Demand for Green Deal finance has fallen well below the government’s expectations, with households only funding 1% of the measures installed through the schemes with a Green Deal loan. The schemes have not improved as many solid-walled homes, a key type of ‘harder-to-treat’ homes, as the Department initially planned. As part of changes to ECO in 2014, the Department enabled suppliers to achieve their obligations with cheaper measures, moving away from its focus on harder-to-treat properties. ECO has generated £6.2 Billion of notional lifetime bill savings to 31 December 2015 in homes most likely to be occupied by fuel poor people. Beyond this, the Department cannot measure the impact of the schemes on fuel poverty.

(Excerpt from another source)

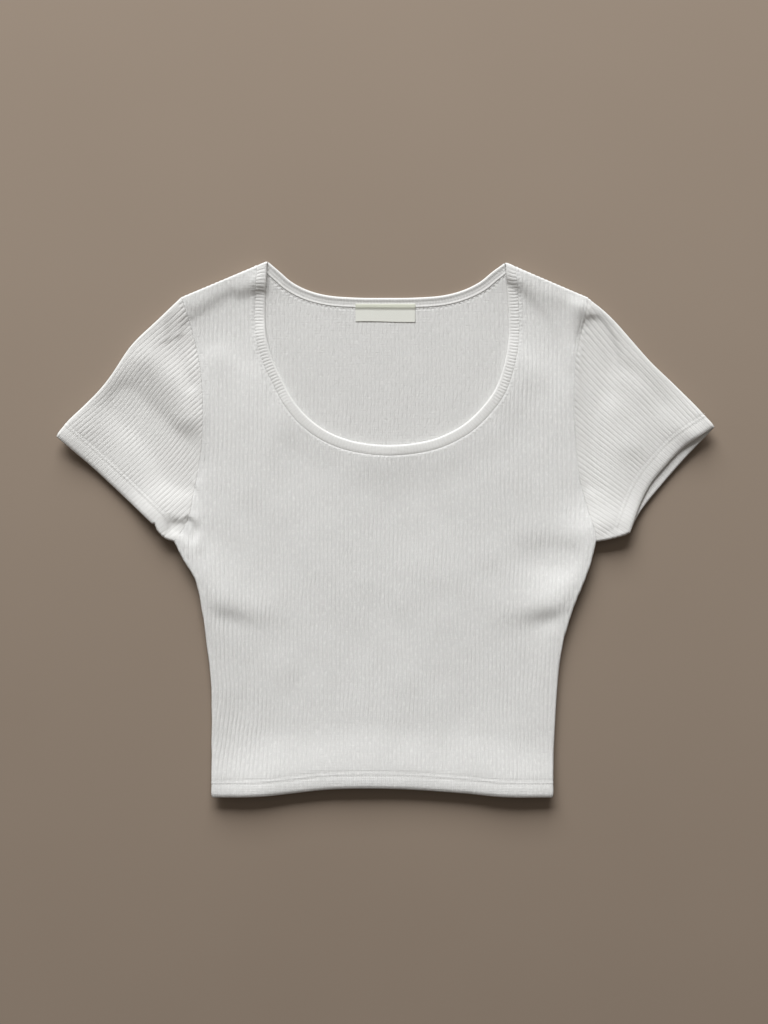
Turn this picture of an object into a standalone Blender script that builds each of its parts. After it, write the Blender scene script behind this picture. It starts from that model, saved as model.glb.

There are significant gaps in the Department’s information on costs, which means it is unable to measure progress towards two of its objectives: to increase the efficiency with which suppliers improve the energy efficiency of ‘harder-to-treat’ houses, and to stimulate private investment. The lack of consistency in the government’s approach during the schemes could increase the long-term costs of improving household energy efficiency.
In the NAO’s accompanying investigation into DECC’s loans to the Green Deal Finance Company, also published today, it found that the Department expects that it will not recover its £25 Million stakeholder loan to the finance company, plus £6 Million of interest that has accrued on it. The Department based its stakeholder loan on forecasts of significant consumer demand for Green Deal loans. But demand for Green Deal finance was lower than the Department forecast from the outset, meaning the finance company could not cover its operating costs. The Department agreed a second loan worth up to £34 Million in October 2014, of which the finance company has drawn down £23.5 Million. The Department still expects to recover this loan in full as it will be repaid before other investors in the finance company.
Is it any wonder that the ‘real’ Greenhouse Gas (GHG) Numbers continue to climb relentlessly ?!?